Look below for the line containing "return package.makeFillet(thread_end_rounding, ends)" and the line containing "bpy.data.objects.remove(obj)"; repeat exactly those two lines and all lines between them, and nothing else.

* _Dataset content_:
++++++

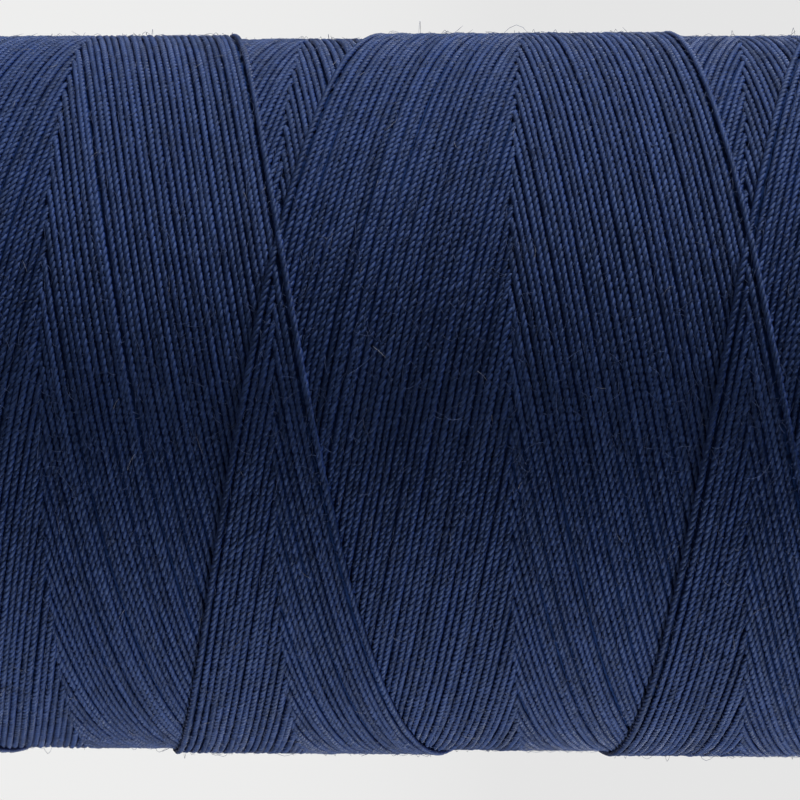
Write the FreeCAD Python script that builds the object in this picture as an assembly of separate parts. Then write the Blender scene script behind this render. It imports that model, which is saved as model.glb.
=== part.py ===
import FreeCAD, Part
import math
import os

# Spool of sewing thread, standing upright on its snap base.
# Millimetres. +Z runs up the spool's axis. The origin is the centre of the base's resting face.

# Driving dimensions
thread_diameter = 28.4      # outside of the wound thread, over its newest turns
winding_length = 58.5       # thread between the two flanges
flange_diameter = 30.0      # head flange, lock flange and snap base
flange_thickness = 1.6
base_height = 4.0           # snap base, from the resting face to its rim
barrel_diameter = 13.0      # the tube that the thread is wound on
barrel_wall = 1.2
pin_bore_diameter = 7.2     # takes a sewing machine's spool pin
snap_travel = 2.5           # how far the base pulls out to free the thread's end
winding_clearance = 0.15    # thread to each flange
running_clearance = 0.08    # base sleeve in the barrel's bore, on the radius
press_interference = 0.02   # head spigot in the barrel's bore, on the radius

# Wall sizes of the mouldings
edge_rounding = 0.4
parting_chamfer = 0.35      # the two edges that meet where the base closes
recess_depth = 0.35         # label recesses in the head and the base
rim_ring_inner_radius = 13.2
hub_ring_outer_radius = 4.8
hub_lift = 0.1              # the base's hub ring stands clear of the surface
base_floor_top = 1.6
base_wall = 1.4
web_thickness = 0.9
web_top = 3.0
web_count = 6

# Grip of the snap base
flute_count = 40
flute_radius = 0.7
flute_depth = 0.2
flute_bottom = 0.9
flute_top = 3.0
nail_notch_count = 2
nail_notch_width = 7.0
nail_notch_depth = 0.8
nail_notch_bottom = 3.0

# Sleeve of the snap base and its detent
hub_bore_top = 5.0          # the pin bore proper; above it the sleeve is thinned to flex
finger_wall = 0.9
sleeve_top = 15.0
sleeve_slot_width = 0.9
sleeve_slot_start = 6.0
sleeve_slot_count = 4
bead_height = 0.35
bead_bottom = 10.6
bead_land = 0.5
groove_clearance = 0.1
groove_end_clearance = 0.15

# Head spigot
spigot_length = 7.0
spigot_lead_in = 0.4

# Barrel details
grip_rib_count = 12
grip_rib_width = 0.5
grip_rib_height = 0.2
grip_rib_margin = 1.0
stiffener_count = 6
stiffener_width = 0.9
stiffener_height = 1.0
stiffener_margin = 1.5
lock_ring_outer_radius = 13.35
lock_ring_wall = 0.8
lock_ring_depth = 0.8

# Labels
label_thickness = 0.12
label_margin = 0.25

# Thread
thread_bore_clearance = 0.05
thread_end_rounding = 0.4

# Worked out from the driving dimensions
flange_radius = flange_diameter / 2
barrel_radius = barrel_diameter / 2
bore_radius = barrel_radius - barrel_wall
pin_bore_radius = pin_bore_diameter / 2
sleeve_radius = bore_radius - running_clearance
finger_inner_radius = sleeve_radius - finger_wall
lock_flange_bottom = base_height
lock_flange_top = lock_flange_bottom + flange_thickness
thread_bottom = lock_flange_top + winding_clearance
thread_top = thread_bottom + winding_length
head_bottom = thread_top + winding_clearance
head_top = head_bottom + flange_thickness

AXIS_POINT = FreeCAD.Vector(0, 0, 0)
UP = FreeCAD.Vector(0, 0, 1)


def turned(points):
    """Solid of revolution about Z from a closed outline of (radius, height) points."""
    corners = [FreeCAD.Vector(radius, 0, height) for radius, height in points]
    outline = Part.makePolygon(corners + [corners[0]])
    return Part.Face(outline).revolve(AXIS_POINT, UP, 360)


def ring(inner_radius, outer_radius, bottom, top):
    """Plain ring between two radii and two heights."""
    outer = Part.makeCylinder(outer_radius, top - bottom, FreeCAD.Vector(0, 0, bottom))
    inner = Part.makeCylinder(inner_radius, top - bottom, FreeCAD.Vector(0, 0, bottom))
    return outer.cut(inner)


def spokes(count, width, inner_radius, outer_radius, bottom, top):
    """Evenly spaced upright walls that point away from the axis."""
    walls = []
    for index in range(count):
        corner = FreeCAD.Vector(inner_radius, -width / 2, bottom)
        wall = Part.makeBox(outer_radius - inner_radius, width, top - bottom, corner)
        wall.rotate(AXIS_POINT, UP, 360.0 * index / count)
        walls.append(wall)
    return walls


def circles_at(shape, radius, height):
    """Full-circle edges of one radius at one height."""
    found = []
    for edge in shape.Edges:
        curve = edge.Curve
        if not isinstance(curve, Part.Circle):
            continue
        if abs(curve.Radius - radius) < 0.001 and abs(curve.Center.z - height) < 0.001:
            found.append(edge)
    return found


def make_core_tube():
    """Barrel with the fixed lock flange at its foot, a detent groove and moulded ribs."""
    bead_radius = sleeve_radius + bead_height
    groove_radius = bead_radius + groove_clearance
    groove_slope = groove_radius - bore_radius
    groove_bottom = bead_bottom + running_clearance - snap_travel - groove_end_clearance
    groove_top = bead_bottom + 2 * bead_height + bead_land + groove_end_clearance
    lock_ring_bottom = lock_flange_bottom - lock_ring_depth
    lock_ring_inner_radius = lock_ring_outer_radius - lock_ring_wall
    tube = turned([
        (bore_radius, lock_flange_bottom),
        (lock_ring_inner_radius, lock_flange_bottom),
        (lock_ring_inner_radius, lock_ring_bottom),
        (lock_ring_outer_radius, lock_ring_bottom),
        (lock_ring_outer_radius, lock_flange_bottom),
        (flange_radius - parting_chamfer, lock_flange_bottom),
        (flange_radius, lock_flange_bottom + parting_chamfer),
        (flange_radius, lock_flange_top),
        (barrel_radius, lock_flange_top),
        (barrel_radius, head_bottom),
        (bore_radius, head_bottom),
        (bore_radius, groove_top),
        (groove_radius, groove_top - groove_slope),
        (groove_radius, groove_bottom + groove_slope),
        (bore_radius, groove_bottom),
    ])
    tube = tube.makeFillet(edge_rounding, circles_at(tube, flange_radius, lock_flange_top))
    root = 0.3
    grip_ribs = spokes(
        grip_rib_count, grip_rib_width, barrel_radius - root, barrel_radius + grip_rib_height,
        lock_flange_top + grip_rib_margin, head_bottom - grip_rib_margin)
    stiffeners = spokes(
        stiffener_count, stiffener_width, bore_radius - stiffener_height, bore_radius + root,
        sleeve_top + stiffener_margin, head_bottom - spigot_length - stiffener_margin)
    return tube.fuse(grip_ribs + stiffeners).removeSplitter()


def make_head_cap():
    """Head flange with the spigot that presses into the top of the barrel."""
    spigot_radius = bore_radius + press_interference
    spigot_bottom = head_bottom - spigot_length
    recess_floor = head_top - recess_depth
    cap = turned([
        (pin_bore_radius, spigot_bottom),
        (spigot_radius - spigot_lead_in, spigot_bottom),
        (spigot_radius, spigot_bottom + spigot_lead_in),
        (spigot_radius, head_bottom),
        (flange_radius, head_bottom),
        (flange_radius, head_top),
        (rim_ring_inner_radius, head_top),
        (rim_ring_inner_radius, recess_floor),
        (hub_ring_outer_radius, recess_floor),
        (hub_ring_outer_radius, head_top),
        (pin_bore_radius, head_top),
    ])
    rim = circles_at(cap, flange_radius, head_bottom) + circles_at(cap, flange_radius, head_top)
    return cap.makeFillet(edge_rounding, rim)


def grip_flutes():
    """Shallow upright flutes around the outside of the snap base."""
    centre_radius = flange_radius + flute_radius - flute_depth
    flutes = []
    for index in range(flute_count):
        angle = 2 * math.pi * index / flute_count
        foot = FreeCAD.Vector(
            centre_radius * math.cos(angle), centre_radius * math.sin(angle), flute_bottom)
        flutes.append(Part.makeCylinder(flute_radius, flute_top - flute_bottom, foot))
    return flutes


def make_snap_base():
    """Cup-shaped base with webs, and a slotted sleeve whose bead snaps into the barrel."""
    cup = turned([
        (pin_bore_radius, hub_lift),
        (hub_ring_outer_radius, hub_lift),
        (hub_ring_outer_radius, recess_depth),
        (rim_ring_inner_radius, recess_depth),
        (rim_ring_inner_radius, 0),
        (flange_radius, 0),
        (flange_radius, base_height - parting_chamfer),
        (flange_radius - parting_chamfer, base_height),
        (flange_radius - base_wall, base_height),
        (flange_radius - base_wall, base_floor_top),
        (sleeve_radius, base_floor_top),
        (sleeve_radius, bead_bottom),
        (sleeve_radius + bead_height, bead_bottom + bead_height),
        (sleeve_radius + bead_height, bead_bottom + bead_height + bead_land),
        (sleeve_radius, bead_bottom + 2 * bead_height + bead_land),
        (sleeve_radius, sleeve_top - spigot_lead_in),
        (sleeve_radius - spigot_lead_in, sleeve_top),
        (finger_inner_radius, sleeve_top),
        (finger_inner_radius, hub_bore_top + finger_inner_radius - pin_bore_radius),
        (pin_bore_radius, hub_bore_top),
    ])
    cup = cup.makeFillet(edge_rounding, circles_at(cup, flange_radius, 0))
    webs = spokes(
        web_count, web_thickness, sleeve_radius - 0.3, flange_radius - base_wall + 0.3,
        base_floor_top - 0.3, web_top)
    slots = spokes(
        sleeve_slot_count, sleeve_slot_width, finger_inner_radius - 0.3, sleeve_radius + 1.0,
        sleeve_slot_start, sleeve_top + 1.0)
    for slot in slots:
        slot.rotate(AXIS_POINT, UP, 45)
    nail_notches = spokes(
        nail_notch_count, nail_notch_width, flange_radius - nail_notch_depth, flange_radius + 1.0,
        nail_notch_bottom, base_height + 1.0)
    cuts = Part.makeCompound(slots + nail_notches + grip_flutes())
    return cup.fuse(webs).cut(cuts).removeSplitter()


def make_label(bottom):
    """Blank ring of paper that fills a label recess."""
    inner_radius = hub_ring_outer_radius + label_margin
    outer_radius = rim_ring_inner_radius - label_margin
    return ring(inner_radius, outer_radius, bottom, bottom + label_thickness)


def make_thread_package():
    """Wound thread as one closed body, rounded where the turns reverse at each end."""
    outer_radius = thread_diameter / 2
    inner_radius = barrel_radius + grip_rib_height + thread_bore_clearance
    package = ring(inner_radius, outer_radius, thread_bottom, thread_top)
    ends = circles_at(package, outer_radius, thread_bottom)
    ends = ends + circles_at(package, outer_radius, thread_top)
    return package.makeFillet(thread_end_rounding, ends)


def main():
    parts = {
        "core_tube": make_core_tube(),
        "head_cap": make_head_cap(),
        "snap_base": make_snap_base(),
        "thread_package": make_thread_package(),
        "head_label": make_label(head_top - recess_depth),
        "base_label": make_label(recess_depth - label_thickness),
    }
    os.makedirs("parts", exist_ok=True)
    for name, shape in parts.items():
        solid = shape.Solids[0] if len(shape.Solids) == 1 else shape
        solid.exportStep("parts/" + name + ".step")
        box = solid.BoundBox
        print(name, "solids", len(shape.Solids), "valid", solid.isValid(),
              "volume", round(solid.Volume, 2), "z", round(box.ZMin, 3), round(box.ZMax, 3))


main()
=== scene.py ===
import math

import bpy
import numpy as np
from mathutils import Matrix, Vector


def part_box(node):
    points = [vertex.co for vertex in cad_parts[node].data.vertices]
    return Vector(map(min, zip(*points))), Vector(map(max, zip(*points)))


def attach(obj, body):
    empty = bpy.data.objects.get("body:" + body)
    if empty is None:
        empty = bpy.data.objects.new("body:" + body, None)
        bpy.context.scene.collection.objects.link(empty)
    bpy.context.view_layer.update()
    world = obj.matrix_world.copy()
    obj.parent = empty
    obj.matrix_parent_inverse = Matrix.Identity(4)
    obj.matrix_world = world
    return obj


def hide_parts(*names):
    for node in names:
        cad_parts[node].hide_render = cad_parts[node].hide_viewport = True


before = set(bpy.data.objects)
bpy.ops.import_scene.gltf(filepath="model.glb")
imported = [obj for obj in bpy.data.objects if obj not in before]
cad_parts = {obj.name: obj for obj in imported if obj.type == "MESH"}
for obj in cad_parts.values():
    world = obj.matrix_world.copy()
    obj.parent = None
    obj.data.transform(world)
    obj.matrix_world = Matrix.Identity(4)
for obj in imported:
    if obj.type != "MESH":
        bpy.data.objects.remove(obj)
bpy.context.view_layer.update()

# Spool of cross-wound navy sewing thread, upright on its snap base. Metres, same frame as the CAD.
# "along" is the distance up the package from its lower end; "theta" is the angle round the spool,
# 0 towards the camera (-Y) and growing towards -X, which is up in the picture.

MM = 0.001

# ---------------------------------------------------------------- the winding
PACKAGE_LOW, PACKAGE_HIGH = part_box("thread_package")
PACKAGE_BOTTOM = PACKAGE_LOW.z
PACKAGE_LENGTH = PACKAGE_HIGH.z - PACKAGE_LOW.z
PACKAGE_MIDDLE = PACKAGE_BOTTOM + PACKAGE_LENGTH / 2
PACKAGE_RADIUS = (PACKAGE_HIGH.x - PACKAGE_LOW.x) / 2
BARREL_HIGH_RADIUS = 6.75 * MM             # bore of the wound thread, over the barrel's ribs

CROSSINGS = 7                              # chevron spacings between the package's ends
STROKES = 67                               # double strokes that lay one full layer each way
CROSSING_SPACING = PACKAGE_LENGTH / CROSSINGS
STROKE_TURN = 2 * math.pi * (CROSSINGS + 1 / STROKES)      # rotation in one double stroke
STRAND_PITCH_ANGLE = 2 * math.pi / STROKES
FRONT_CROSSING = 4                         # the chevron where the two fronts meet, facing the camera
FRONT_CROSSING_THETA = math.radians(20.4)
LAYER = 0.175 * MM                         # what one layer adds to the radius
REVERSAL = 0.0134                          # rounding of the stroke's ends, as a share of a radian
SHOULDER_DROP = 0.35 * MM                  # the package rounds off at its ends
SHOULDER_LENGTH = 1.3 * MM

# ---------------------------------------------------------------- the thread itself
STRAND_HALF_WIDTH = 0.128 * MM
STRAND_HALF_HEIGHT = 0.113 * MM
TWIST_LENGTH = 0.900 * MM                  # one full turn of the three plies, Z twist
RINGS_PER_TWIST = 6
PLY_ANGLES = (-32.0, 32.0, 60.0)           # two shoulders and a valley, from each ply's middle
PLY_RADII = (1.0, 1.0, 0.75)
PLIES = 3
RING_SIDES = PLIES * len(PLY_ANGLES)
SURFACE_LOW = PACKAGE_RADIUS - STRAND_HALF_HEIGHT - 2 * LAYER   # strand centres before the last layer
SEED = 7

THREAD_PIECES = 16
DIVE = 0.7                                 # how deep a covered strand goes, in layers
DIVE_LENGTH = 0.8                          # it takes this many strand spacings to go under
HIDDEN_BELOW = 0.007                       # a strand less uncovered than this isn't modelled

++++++

* _Reply_:
    return package.makeFillet(thread_end_rounding, ends)


def main():
    parts = {
        "core_tube": make_core_tube(),
        "head_cap": make_head_cap(),
        "snap_base": make_snap_base(),
        "thread_package": make_thread_package(),
        "head_label": make_label(head_top - recess_depth),
        "base_label": make_label(recess_depth - label_thickness),
    }
    os.makedirs("parts", exist_ok=True)
    for name, shape in parts.items():
        solid = shape.Solids[0] if len(shape.Solids) == 1 else shape
        solid.exportStep("parts/" + name + ".step")
        box = solid.BoundBox
        print(name, "solids", len(shape.Solids), "valid", solid.isValid(),
              "volume", round(solid.Volume, 2), "z", round(box.ZMin, 3), round(box.ZMax, 3))


main()
=== scene.py ===
import math

import bpy
import numpy as np
from mathutils import Matrix, Vector


def part_box(node):
    points = [vertex.co for vertex in cad_parts[node].data.vertices]
    return Vector(map(min, zip(*points))), Vector(map(max, zip(*points)))


def attach(obj, body):
    empty = bpy.data.objects.get("body:" + body)
    if empty is None:
        empty = bpy.data.objects.new("body:" + body, None)
        bpy.context.scene.collection.objects.link(empty)
    bpy.context.view_layer.update()
    world = obj.matrix_world.copy()
    obj.parent = empty
    obj.matrix_parent_inverse = Matrix.Identity(4)
    obj.matrix_world = world
    return obj


def hide_parts(*names):
    for node in names:
        cad_parts[node].hide_render = cad_parts[node].hide_viewport = True


before = set(bpy.data.objects)
bpy.ops.import_scene.gltf(filepath="model.glb")
imported = [obj for obj in bpy.data.objects if obj not in before]
cad_parts = {obj.name: obj for obj in imported if obj.type == "MESH"}
for obj in cad_parts.values():
    world = obj.matrix_world.copy()
    obj.parent = None
    obj.data.transform(world)
    obj.matrix_world = Matrix.Identity(4)
for obj in imported:
    if obj.type != "MESH":
        bpy.data.objects.remove(obj)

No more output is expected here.